EXERCISE TASK → Return the lines from the one that contains "---- Stand the" through the one that contains "for node in", both included, exactly as written and with nothing added.

Object modeling scripts →

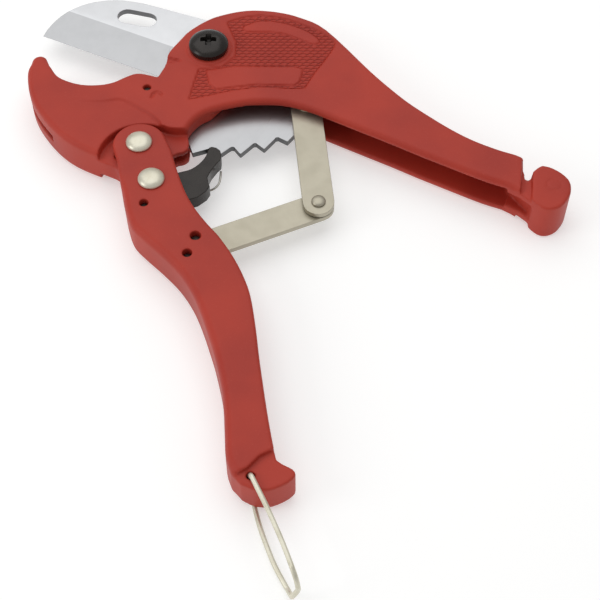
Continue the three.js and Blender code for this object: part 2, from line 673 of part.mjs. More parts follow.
// ---- Knee linkage: blade tail, upper link, knee, lower link, moving handle ------------------------
function linkOutline(from, to, fromRadius, toRadius) {
  const angle = (Math.atan2(to[1] - from[1], to[0] - from[0]) * 180) / Math.PI;
  return [...arc(from, fromRadius, angle + 90, angle + 270, 10),
    ...arc(to, toRadius, angle - 90, angle + 90, 10)];
}

const linkHole = (centre, radius) => disc(centre, radius, -half, half, 20);
const upperLink = slab(linkOutline(bladeLinkPivot, kneePivot, linkWidth / 2, linkWidth / 2),
  upperLinkBottom, upperLinkTop)
  .subtract(linkHole(bladeLinkPivot, smallRivetShankRadius + fitGap))
  .subtract(linkHole(kneePivot, smallRivetShankRadius + fitGap));
addMesh('upper_link', upperLink, nickel);

// The lower link's eye has a wide hole, so that the link floats on its pin as the handle swings
const eyeFloat = 1.8;
const eyeRadius = 5.7;
const eyeHoleRadius = linkPinRadius + eyeFloat;
const eyeHoleCentre = [linkPinCentre[0] + 1.5, linkPinCentre[1] - 0.45];
const lowerLink = slab(linkOutline(kneePivot, linkPinCentre, linkWidth / 2, linkWidth / 2),
  lowerLinkBottom, bladeTop)
  .add(disc(eyeHoleCentre, eyeRadius, lowerLinkBottom, bladeTop, 32))
  .subtract(linkHole(kneePivot, smallRivetShankRadius + fitGap))
  .subtract(linkHole(eyeHoleCentre, eyeHoleRadius));
addMesh('lower_link', lowerLink, nickel);

function buttonRivet(centre, tailTop) {
  const seat = upperLinkTop + 0.1;
  const height = channelHalf - seat - 0.3;
  const dome = arc([0, 0], 1, 0, 75, 4).map(([x, y]) => [
    smallRivetHeadRadius * x, seat + 0.3 + (height - 0.3) * y,
  ]);
  return turned([[0, tailTop - 1.2], [smallRivetHeadRadius - 0.5, tailTop - 1.2],
    [smallRivetHeadRadius, tailTop - 0.6], [smallRivetHeadRadius, tailTop],
    [smallRivetShankRadius, tailTop], [smallRivetShankRadius, seat],
    [smallRivetHeadRadius, seat], ...dome, [0, seat + height]], centre, 20);
}
addMesh('knee_rivet', buttonRivet(kneePivot, lowerLinkBottom - 0.1), nickel);
addMesh('blade_link_rivet', buttonRivet(bladeLinkPivot, -bladeTop - 0.1), nickel);

const pinRecess = 2.4;
const linkPin = disc(linkPinCentre, linkPinRadius, -half + pinRecess, half - pinRecess, 16);
addMesh('lower_link_pin', linkPin, plainSteel);
addMesh('link_spacer', ring(linkPinCentre, 4.4, linkPinRadius + fitGap,
  -cheekInside + 0.2, lowerLinkBottom - 0.3), plainSteel);

// ---- Opening spring: coiled on the lower link's pin, one leg behind the anchor pin ------------------
// The anchor pin is a stub pressed into the near cheek. The other leg rests along the lower link.
const anchorRadius = 1.4;
const anchorPin = disc(springAnchorCentre, anchorRadius, bladeTop + 0.6, half - pinRecess, 16);
addMesh('spring_anchor_pin', anchorPin, plainSteel);

function openingSpring() {
  const coil = 3.1;
  const turns = 1.5;
  const stepsPerTurn = 10;
  const pitch = 2 * springWireRadius + 0.15;
  const bottom = bladeTop + 0.4 + springWireRadius;
  const onLink = (along, offset) => polar(polar(linkPinCentre, along, 23), offset, 113);
  const points = [[...onLink(6.4, coil), bottom], [...onLink(3, coil), bottom]];
  for (let i = 0; i <= turns * stepsPerTurn; i += 1) {
    const [x, y] = polar(linkPinCentre, coil, 113 + (360 * i) / stepsPerTurn);
    points.push([x, y, bottom + (pitch * i) / stepsPerTurn]);
  }
  const high = bottom + turns * pitch;
  const behind = polar(springAnchorCentre, anchorRadius + springWireRadius + fitGap, -15);
  points.push([...onLink(-2.6, -coil - 0.6), high], [behind[0] + 0.2, behind[1] + 1.6, high],
    [behind[0] - 0.2, behind[1] - 2.4, high]);
  return wire(points, springWireRadius, 52, 6);
}
addMesh('opening_spring', openingSpring(), springSteel);

// ---- Lock bail: one bent wire whose ends sit in the hole of the handle's end -----------------------
addMesh('lock_bail', wire(bailPath, bailWireRadius, 80, 8), springSteel);

// ---- Stand the part on its far faces, centred on its own box --------------------------------------
const box = new THREE.Box3().setFromObject(root);
const shift = [-(box.min.x + box.max.x) / 2, -(box.min.y + box.max.y) / 2, -box.min.z];
root.position.set(...shift);
root.userData = {
  shift,
  joints: { bladePivot, handlePivot, pawlPivot, bladeLinkPivot, kneePivot, bailPivot },
  ratios: { bladeRatio, pawlRatio, upperLinkRatio, lowerLinkRatio },
  handleTravel,
};

export default root;
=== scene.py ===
# A one-hand ratcheting pipe cutter for plastic pipe, lying on its side with its handles open.
# Sizes are in millimetres. The tool is laid out about the blade's pivot, in the middle of the
# castings' thickness, and every mesh is then moved to the frame's own origin.
import json
import math

import bpy
import numpy as np
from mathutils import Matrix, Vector


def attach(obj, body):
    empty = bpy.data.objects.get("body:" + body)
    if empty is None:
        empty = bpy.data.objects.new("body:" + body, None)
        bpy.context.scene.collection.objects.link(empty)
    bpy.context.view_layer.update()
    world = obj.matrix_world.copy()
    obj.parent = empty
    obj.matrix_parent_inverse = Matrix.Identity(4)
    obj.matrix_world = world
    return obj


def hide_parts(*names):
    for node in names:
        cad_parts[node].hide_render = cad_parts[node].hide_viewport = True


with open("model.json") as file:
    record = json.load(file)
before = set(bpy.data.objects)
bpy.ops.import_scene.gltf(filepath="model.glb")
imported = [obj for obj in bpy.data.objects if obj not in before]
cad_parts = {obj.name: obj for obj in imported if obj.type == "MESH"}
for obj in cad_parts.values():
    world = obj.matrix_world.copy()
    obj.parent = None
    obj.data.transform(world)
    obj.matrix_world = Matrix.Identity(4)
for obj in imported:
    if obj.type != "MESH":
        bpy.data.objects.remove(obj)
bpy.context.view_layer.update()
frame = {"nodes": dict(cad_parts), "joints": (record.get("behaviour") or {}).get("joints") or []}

# ---- Camera --------------------------------------------------------------------------------------
# A long lens over the moving handle's side, well above the tool, aimed between the open handles.
MM = 0.001
LENS_MM = 81
SIGHT_ELEVATION = 55.5
SIGHT_DISTANCE = 437.4
FRAME_JOINTS = {joint["name"]: np.array(joint["pos_m"]) / MM for joint in frame["joints"]}
PIVOT = FRAME_JOINTS["blade_swing"]
SIGHT_POINT = PIVOT + [33.8, -113.2, 8]


def camera_place():
    """The sight point, stepped back along the line of sight, in metres."""
    tilt = math.radians(SIGHT_ELEVATION)
    back = np.array([0.0, -math.cos(tilt), math.sin(tilt)])
    return (SIGHT_POINT + SIGHT_DISTANCE * back) * MM


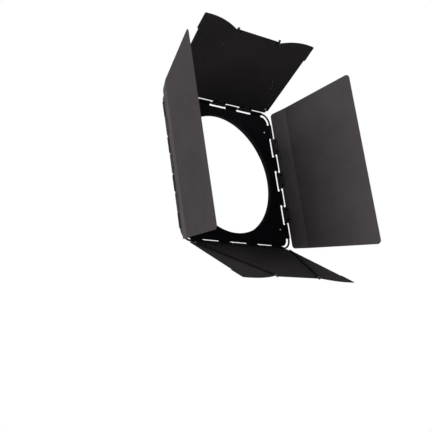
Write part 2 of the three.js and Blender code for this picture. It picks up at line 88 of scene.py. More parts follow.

EXPECTED ANSWER →
// ---- Stand the part on its far faces, centred on its own box --------------------------------------
const box = new THREE.Box3().setFromObject(root);
const shift = [-(box.min.x + box.max.x) / 2, -(box.min.y + box.max.y) / 2, -box.min.z];
root.position.set(...shift);
root.userData = {
  shift,
  joints: { bladePivot, handlePivot, pawlPivot, bladeLinkPivot, kneePivot, bailPivot },
  ratios: { bladeRatio, pawlRatio, upperLinkRatio, lowerLinkRatio },
  handleTravel,
};

export default root;
=== scene.py ===
# A one-hand ratcheting pipe cutter for plastic pipe, lying on its side with its handles open.
# Sizes are in millimetres. The tool is laid out about the blade's pivot, in the middle of the
# castings' thickness, and every mesh is then moved to the frame's own origin.
import json
import math

import bpy
import numpy as np
from mathutils import Matrix, Vector


def attach(obj, body):
    empty = bpy.data.objects.get("body:" + body)
    if empty is None:
        empty = bpy.data.objects.new("body:" + body, None)
        bpy.context.scene.collection.objects.link(empty)
    bpy.context.view_layer.update()
    world = obj.matrix_world.copy()
    obj.parent = empty
    obj.matrix_parent_inverse = Matrix.Identity(4)
    obj.matrix_world = world
    return obj


def hide_parts(*names):
    for node in names:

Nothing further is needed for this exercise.